A surprise was in store for us at the end of the day; a man calls Wilfred on his cellphone and tells him that he has found his wallet lying on the floor of a bus, under his seat. Everything intact sans the money, but that was relief enough for Wilfred, couple of days later in Bangalore, Wilfred would be reunited with his wallet which the Samaritan couriered.

Back at Vaideeswaram, the day came to an end but our adventure had been extended to accommodate one more place- Velankani. Situated on the eastern shores, this church was built by the locals many years ago after the miraculous apparition of Mother Mary and the infant Jesus to a local boy. In the year 2004, on the 26th day of December, a huge wall of water out at sea, headed towards this holy place. People unaware of the impending danger went about their usual life- people praying at the church, vendors selling their wares, kids playing cricket on the beach and within a few horrifying seconds they were all washed away- The Tsunami had struck.

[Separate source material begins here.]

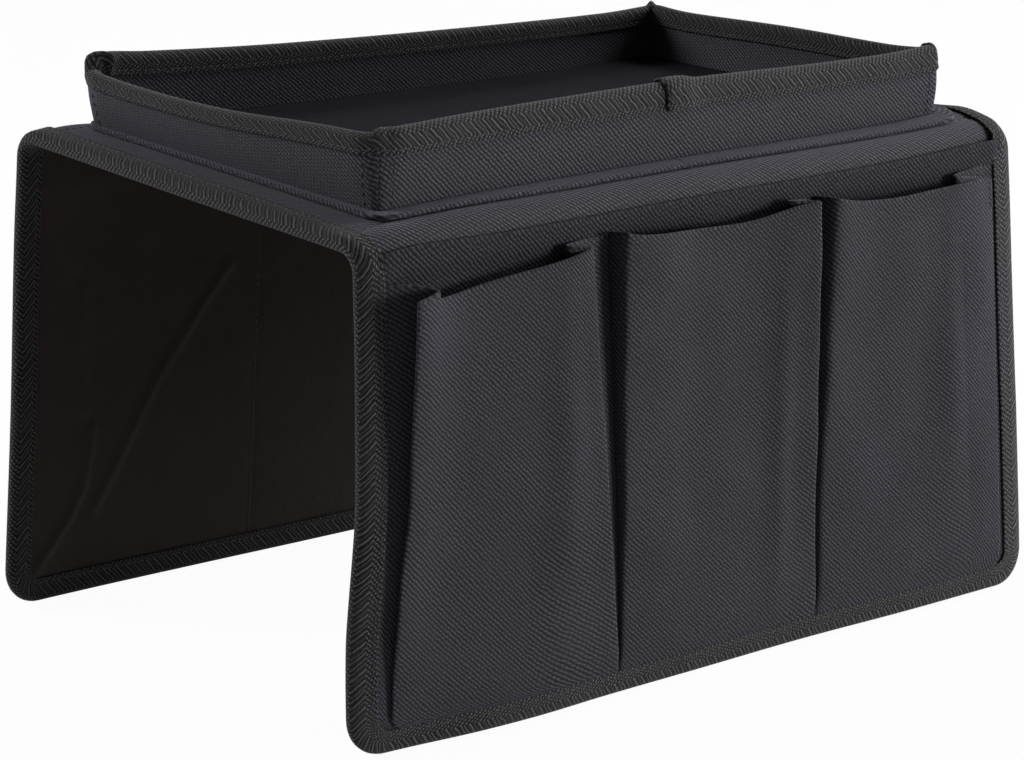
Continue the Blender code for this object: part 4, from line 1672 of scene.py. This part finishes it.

On the 20th of January, after a good breakfast, we once again found ourselves at the bus station which was marked by nothing more than a bunch of people standing together on a stretch of road. Our bus headed to Nagapattinam and from there we took another one finally going towards Velankani.





The hot, humid climate and the smell of salt in the air was enough to herald the arrival of the destination. After some searching around, we found a comfortable lodge; a short break later we headed out to the church.

The collection of photographs will speak for themselves now.
















That evening we headed back home. A bus took us to Tirchy in the early hours of the morning and once again we found ourselves feasting on Parotas and curry. Our next mode of transport was a train taking us to Erode, then a bus to Salem and finally a train back to Bangalore




















Once again on our journey back to Bangalore, we found ourselves in an overcrowded train.








On 21st day of January our journey came to an end. It ended the way it began- we travelled back to Bangalore, standing all the way, in a crowded compartment.